**INFORMATION SUPPLIED**
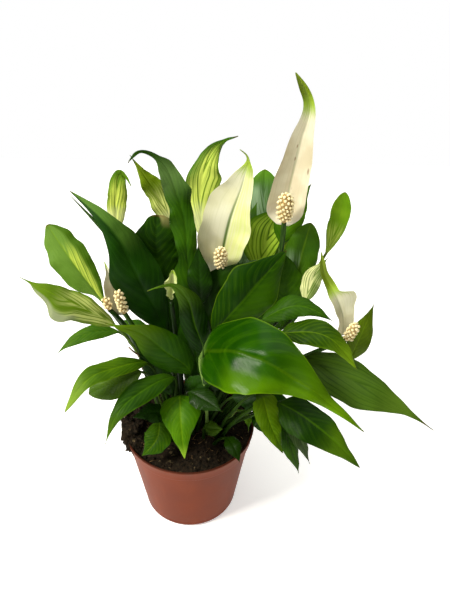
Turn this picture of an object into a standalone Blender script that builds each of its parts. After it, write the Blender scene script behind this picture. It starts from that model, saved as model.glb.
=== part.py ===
"""Potted peace lily: a young Spathiphyllum in a round plastic nursery pot.

Frame: metres, +Z up. The origin is the centre of the pot's underside, on the pot's axis.
-Y is the front, where the plant shows its largest leaf, and +X is the right-hand side.
Every leaf is one solid: its stalk (petiole) flattens into the blade. Every flower is a stalk,
a spathe (the white sail) and a spadix (the knobbly finger in front of it).
"""

import math

import bmesh
import bpy
from mathutils import Vector

MM = 0.001
GAP = 0.3  # mm between pieces that touch

# Pot: a thin turned shell with a collar under its lip. All lengths in mm.
POT_HEIGHT = 95.0
LIP_RADIUS = 60.0
LIP_ROUND = 0.9
COLLAR_HEIGHT = 12.0
COLLAR_FOOT_RADIUS = 57.8
SHOULDER_RADIUS = 56.4
SHOULDER_DROP = 1.6
BASE_RADIUS = 44.5
BASE_ROUND = 5.0
WALL = 1.6
WALL_START_HEIGHT = 9.0  # the straight part of the inner wall starts here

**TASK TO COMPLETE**
Output the lines above verbatim and in full.

**EXERCISE RESULT**
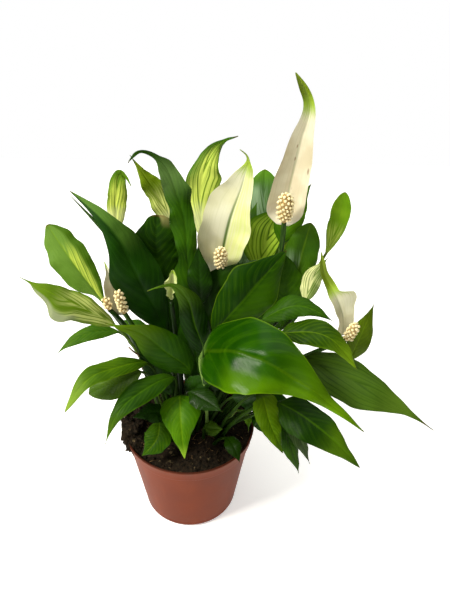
Turn this picture of an object into a standalone Blender script that builds each of its parts. After it, write the Blender scene script behind this picture. It starts from that model, saved as model.glb.
=== part.py ===
"""Potted peace lily: a young Spathiphyllum in a round plastic nursery pot.

Frame: metres, +Z up. The origin is the centre of the pot's underside, on the pot's axis.
-Y is the front, where the plant shows its largest leaf, and +X is the right-hand side.
Every leaf is one solid: its stalk (petiole) flattens into the blade. Every flower is a stalk,
a spathe (the white sail) and a spadix (the knobbly finger in front of it).
"""

import math

import bmesh
import bpy
from mathutils import Vector

MM = 0.001
GAP = 0.3  # mm between pieces that touch

# Pot: a thin turned shell with a collar under its lip. All lengths in mm.
POT_HEIGHT = 95.0
LIP_RADIUS = 60.0
LIP_ROUND = 0.9
COLLAR_HEIGHT = 12.0
COLLAR_FOOT_RADIUS = 57.8
SHOULDER_RADIUS = 56.4
SHOULDER_DROP = 1.6
BASE_RADIUS = 44.5
BASE_ROUND = 5.0
WALL = 1.6
WALL_START_HEIGHT = 9.0  # the straight part of the inner wall starts here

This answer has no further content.